These are frustrating times when it comes to security. It seems as though with each passing day the bad guys get more brazen. In fact, almost every day brings word of yet another security breach. And those are only the ones that get reported.
But while there’s a lot to be pessimistic about when it comes to security, IT innovation generally abhors a vacuum. A big part of the problem with security today is that most of the investments customers have made are generally limited to firewalls and antivirus software. Those technologies are critical, but the attacks routinely being launched these days are sophisticated enough to get around those defenses. There are, of course, a great number of other security technologies that should be deployed as part of a layered security defense strategy, but many of those technologies traditionally have either been too expensive for some organizations to justify or just plain too difficult to implement.

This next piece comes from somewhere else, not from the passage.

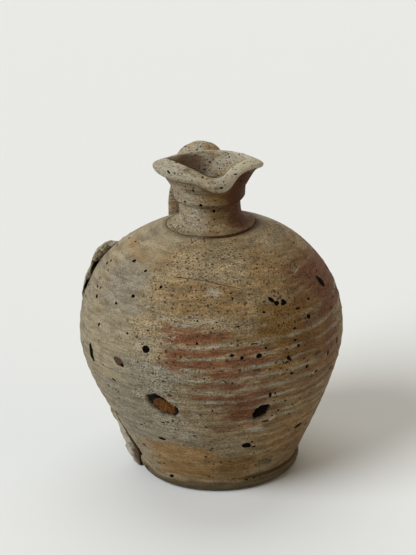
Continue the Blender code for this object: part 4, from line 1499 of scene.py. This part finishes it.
class Paint:
    """A material, with short ways to make its textures and to lay colours over each other."""

    def __init__(self, name):
        self.material = bpy.data.materials.new(name)
        self.material.use_nodes = True
        self.tree = self.material.node_tree
        self.shader = self.tree.nodes["Principled BSDF"]

    def mix(self, share, first, second, blend='MIX'):
        made = add_node(self.tree, "ShaderNodeMix", data_type='RGBA', blend_type=blend)
        feed(made.inputs[0], share)
        feed(made.inputs[6], first)
        feed(made.inputs[7], second)
        return Value(made.outputs[2])

    def tinted(self, colour, texture, limits, dark, light):
        """The colour darkened and lightened by a texture."""
        return self.mix(1, colour, self.mix(texture.step(*limits), dark, light), 'MULTIPLY')

    def strength(self, name):
        """A number written at the vertices."""
        return Value(add_node(self.tree, "ShaderNodeAttribute", attribute_name=name).outputs["Fac"])

    def placed(self, kind, sizes, seed):
        """A texture node laid on the object in cells of the given sizes along X, Y and Z."""
        scale = add_node(self.tree, "ShaderNodeMapping")
        feed(scale.inputs["Vector"], Value(add_node(self.tree, "ShaderNodeTexCoord").outputs["Object"]))
        feed(scale.inputs["Scale"], [1 / size for size in sizes])
        feed(scale.inputs["Location"], [seed * step for step in seed_steps])
        made = add_node(self.tree, kind)
        feed(made.inputs["Vector"], Value(scale.outputs["Vector"]))
        feed(made.inputs["Scale"], 1)
        return made

    def grain(self, sizes, detail, seed, roughness):
        """Noise of the given grain sizes along X, Y and Z."""
        made = self.placed("ShaderNodeTexNoise", sizes, seed)
        feed(made.inputs["Detail"], detail)
        feed(made.inputs["Roughness"], roughness)
        return Value(made.outputs["Fac"])

    def dots(self, sizes, seed, share, largest):
        """Round dots of uneven size, in a share of the cells."""
        cells = self.placed("ShaderNodeTexVoronoi", sizes, seed)
        parts = add_node(self.tree, "ShaderNodeSeparateColor")
        feed(parts.inputs["Color"], Value(cells.outputs["Color"]))
        radius = Value(parts.outputs["Red"]).step(1 - share, 1) * largest
        return (radius - Value(cells.outputs["Distance"])).step(-dot_edge, dot_edge)

    def patchy(self, name, texture, spread, low, high, under_ridges=0):
        """A kiln colour's share: its strength broken up by a texture, and thinned on the ridges."""
        strength = self.strength(name)
        lifted = strength + texture.swing(spread) - self.strength("ridge") * under_ridges
        return lifted.step(low, high) * strength.step(0, patch_edge)

    def finish(self, colour, roughness, gloss, height, depth, relief):
        """The material from its colour, its roughness, its gloss and the height of its relief."""
        feed(self.shader.inputs["Base Color"], colour)
        feed(self.shader.inputs["Roughness"], roughness)
        feed(self.shader.inputs["Specular IOR Level"], gloss)
        bumps = add_node(self.tree, "ShaderNodeBump")
        feed(bumps.inputs["Strength"], relief)
        feed(bumps.inputs["Distance"], depth)
        feed(bumps.inputs["Height"], height)
        feed(self.shader.inputs["Normal"], Value(bumps.outputs["Normal"]))
        return self.material


def clay_colours(paint, mottle, streaks, broad, ragged):
    """The clay's colour under the kiln's patches, and the patches."""
    warm = paint.strength("warm")
    colour = paint.mix(warm, beige, tan)
    colour = paint.mix(broad.step(*tan_limits), colour, paint.mix(tan_share, colour, tan))
    colour = paint.mix(streaks.step(*orange_limits) * warm * orange_share, colour, rust)
    colour = paint.mix(streaks.step(*pale_limits) * pale_share, colour, slate)
    for texture, table in ((mottle, mottled_patches), (ragged, ragged_patches)):
        for name, (patch_colour, *limits) in table.items():
            colour = paint.mix(paint.patchy(name, texture, *limits), colour, patch_colour)
    return colour


def stoneware(name):
    """Ash-glazed clay: beige, with grey, ochre, plum and red patches, pores and crusty pale ridges, with
    painted shade in its grooves and sockets and a painted highlight on the lip.
    """
    paint = Paint(name)
    broad, streaks, lines, mottle, fine = (paint.grain(*texture) for texture in (
        broad_texture, streak_texture, line_texture, mottle_texture, fine_texture))
    ragged = (lines * ragged_shares[0] + fine * ragged_shares[1]).step(*ragged_limits)
    colour = clay_colours(paint, mottle, streaks, broad, ragged)
    colour = paint.tinted(colour, mottle, *mottle_tint)
    gritty = paint.tinted(colour, fine, *fine_tint)
    colour = paint.mix(paint.strength("grit").filled_up(grit_share), colour, gritty)
    colour = paint.tinted(colour, streaks, *streak_tint)
    ridge = paint.strength("ridge")
    crusty = paint.strength("crust")
    crust = (ragged + ridge * crust_on_ridges).step(*crust_limits) * crusty
    white = paint.dots(*crust_dots) * (ridge.filled_up(crust_dots_everywhere) * crusty)
    crust = crust.or_more(white * crust_dot_share)
    colour = paint.mix(crust * crust_share, colour, chalk)
    colour = paint.mix(paint.patchy("ash", ragged, *ash_patch), colour, chalk)
    # Painted highlight on the lip's side that faces the light
    colour = paint.mix(paint.strength("painted_highlight"), colour, painted_highlight)
    speckle = paint.strength("speckle")
    pores = (paint.dots(*small_pores) * speckle.filled_up(small_pores_everywhere)).or_more(
        paint.dots(*large_pores) * speckle.filled_up(large_pores_everywhere))
    colour = paint.mix(pores * pore_share, colour, umber)
    # Painted shade: the grooves, the throat, the neck's shaded side and the flap's crack darkened to umber
    colour = paint.mix(paint.strength("groove"), colour, umber)
    # Painted shade: the chipped sockets darkened to near black
    colour = paint.mix(paint.strength("socket"), colour, soot_and_shade)
    roughness = mottle * clay_roughness_swing + clay_roughness
    height = fine * fine_relief_share + pores * pore_relief_share + crust * crust_relief_share
    return paint.finish(colour, roughness, clay_gloss, height, clay_bump, clay_relief)


def stone_finish(name, dark, light, size, roughness, gloss):
    """Rough stone, clinker or melted iron in two tones."""
    paint = Paint(name)
    tone = paint.grain((size,) * 3, *stone_texture)
    colour = paint.mix(tone.step(*stone_limits), dark, light)
    return paint.finish(colour, roughness, gloss, tone, stone_bump, stone_relief)


def burnt_finish(name, dark, light, size, roughness, gloss):
    """The brown stone, burnt black round its edge."""
    paint = Paint(name)
    tone = paint.grain((size,) * 3, *stone_texture)
    colour = paint.mix(tone.step(*burnt_limits), dark, light)
    edge = paint.strength("burnt") + tone.swing(burnt_swing)
    colour = paint.mix(edge.step(*edge_limits), colour, soot_and_shade)
    return paint.finish(colour, roughness, gloss, tone, burnt_bump, burnt_relief)


def fired_fragment(name):
    """A clinker with a smooth pale skin, broken open to a dark brown pitted inside with pale chips."""
    paint = Paint(name)
    broad = paint.grain(*skin_texture)
    pits = paint.grain(*pit_texture)
    skin = paint.tinted(paint.mix(broad.step(*skin_limits), skin_dark, skin_light), pits, *skin_tint)
    inside = paint.mix(pits.step(*inside_limits), inside_dark, inside_light)
    inside = paint.mix(paint.dots(*pale_chips), inside, chip_colour)
    torn = paint.strength("raw") + pits.swing(torn_swing)
    colour = paint.mix(torn.step(*edge_limits), skin, inside)
    return paint.finish(colour, fragment_roughness, fragment_gloss, pits, fragment_bump, fragment_relief)


def add_camera():
    right, upward, forward = camera_ways()
    lens = bpy.data.cameras.new("camera")
    lens.sensor_fit = 'VERTICAL'
    lens.sensor_height = sensor_size
    lens.sensor_width = sensor_size
    lens.lens = focal_length_px / frame_height_px * sensor_size
    lens.shift_x = -(target_px[0] - frame_width_px / 2) / frame_height_px
    lens.shift_y = (target_px[1] - frame_height_px / 2) / frame_height_px
    camera = add_object("camera", lens)
    turn = Matrix((right, upward, -forward)).transposed()
    camera.matrix_world = Matrix.Translation(camera_place()) @ turn.to_4x4()
    bpy.context.scene.camera = camera


def add_lamps():
    """A soft lamp from the left, a softer one high behind, and a faint warm one from the right."""
    for name, facts in lamps.items():
        lamp = bpy.data.lights.new(name, 'SUN')
        lamp.angle = facts["spread"]
        lamp.energy = facts["strength"]
        lamp.color = facts["colour"]
        level = cos(facts["elevation"])
        way = Vector((sin(facts["azimuth"]) * level, -cos(facts["azimuth"]) * level,
                      sin(facts["elevation"])))
        add_object(name, lamp).rotation_euler = way.to_track_quat('Z', 'Y').to_euler()


def set_world():
    """Even light on the object. The camera, gloss and glass see a pale sky instead."""
    world = bpy.data.worlds.new("studio")
    bpy.context.scene.world = world
    world.use_nodes = True
    tree = world.node_tree
    tree.nodes.clear()
    both = add_node(tree, "ShaderNodeMixShader")
    rays = [Value(add_node(tree, "ShaderNodeLightPath").outputs[name]) for name in seen_rays]
    feed(both.inputs["Fac"], rays[0].or_more(rays[1]).or_more(rays[2]))
    for number, colour, strength in ((1, world_colour, world_strength), (2, sky_colour, sky_strength)):
        light = add_node(tree, "ShaderNodeBackground")
        feed(light.inputs["Color"], colour)
        feed(light.inputs["Strength"], strength)
        feed(both.inputs[number], Value(light.outputs[0]))
    out = add_node(tree, "ShaderNodeOutputWorld")
    feed(out.inputs["Surface"], Value(both.outputs[0]))


def add_floor():
    turns = np.linspace(0, 2 * pi, floor_points, endpoint=False)
    points = np.column_stack((floor_radius * np.cos(turns), floor_radius * np.sin(turns), 0 * turns))
    paint = Paint("floor")
    feed(paint.shader.inputs["Base Color"], floor_colour)
    feed(paint.shader.inputs["Roughness"], floor_roughness)
    floor = fill_mesh("floor", points, [range(floor_points)], paint.material)


def dress(piece, node):
    """A piece rides on the jug's one body and stands for its solid, if any."""
    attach(piece, "root")
    if node:
        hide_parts(node)


def main():
    glaze = stoneware("stoneware_glaze")
    black = stone_finish("melted_iron_and_shade", *melted_iron_and_shade)
    brown = stone_finish("rusty_iron", *rusty_iron)
    stain = stone_finish("rust_and_shade_brown", *rust_and_shade_brown)
    olive = stone_finish("olive_ash", *olive_ash)
    grey = stone_finish("grey_iron", *grey_iron)
    ironstone = burnt_finish("brown_ironstone", *brown_ironstone)
    clinker = fired_fragment("clinker")
    body = make_body(glaze)
    neck = make_neck(glaze)
    handle = make_handle(glaze)
    dress(body, "body")
    dress(neck, "neck")
    dress(handle, "handle")
    wad = make_wad(glaze)
    surface = surface_tree(body, neck, handle, wad)
    place = on_pixel(surface)
    dress(mark_mesh("neck_iron_marks", pixel_marks, place, black), None)
    dress(mark_mesh("neck_rust_marks", pixel_brown_marks, place, brown), None)
    dress(make_shard(clinker), "shoulder_shard")
    dress(wad, "foot_wad")
    dress(line_mesh("rust_and_shade_lines", brown_lines, surface, stain), None)
    dress(line_mesh("dark_lines", black_lines, surface, black), None)
    dress(make_stone("pebble_left", left_socket, ironstone, **left_stone),
          "ironstone_pebble_left")
    dress(make_stone("pebble_right", right_socket, black, **right_stone),
          "ironstone_pebble_right")
    all_black = black_marks + unseen_marks()
    dress(mark_mesh("iron_marks", all_black, on_body, black), None)
    dress(mark_mesh("rust_marks", brown_marks, on_body, brown), None)
    dress(mark_mesh("olive_marks", olive_marks, on_body, olive), None)
    dress(mark_mesh("grey_marks", grey_marks, on_body, grey), None)
    add_camera()
    add_lamps()
    set_world()
    add_floor()
    bpy.context.scene.view_settings.view_transform = 'Standard'


main()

But with the coming of 2012, Jim Pflaging, director and managing principal for The Security Innovation (SINET) Group, an organization dedicated to advancing the adoption of innovative security technologies by promoting collaboration between the public and private sectors, says we’re about to witness a wave of new security innovations, many of which will be aimed at pressing issues such as mobile or cloud security. Other innovative solutions will be aimed specifically at helping companies defend their intellectual property, which Pflaging says is increasingly being targeted as part of international corporate espionage that now permeates cyberspace. Looking ahead at 2012, Pflaging says it’s clear the shift toward unified communications across IP networks is going to create yet another layer of computing that will need to be secured.
IT organizations in this day and age need to establish a minimum level of hygiene of security that goes beyond existing legacy technologies, he says. The challenge, he adds, will be in finding ways of making those technologies affordable enough to acquire and easy enough to deploy.
Obviously, this all spells opportunity for security vendors, which if Pflaging is right, should soon lead to a coming golden age of security innovation starting with the beginning of 2012.